Using sexual violence as a weapon in war makes the victims feel useless and traumatised. They feel worthless which affects everything they do. It destroys families and destabilises communities as well. It’s not the victims’ fault for being raped, hence, sexual violence in our thoughts, words and actions should be eliminated.



Sexual Assault Prevention and Awareness Centre defines Sexual Harassment as an unwelcome sexual advances, requests for sexual favours, and other verbal or physical conduct of a sexual nature when either the conduct is made as a term or condition of an individual’s employment, education, living environment or participation in a University community. Hostile environment sexual harassment occurs when unwelcome conduct of a sexual nature creates an intimidating, threatening or abusive working or learning environment or is so severe, persistent or pervasive that it affects a person’s ability.



Harassment in schools is not normal and it shouldn’t be seen as a way of deriving fun. It is wrong and an uncultured act! It’s a way of promoting sexual violence because it’s unruly. It does more harm than good to the society. It might eat up an individual’s self-esteem or lead to depression due to the impolite comments regarding their sex. It should be curbed in schools and the workplace.

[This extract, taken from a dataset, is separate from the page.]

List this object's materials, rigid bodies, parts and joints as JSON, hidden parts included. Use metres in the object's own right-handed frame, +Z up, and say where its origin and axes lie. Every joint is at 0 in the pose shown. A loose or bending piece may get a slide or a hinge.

As an employer, you should state the rules clearly. Make sure there is a conspicuous rule against sexual harassment. Do make it clear before your employees assume their positions. It's prudent to know that women are not the only victims of sexual harassment in the workplace. Men are also victims. Therefore, set the rules and penalties for both sexes. This would prevent sexual harassment in your workplace as an employer.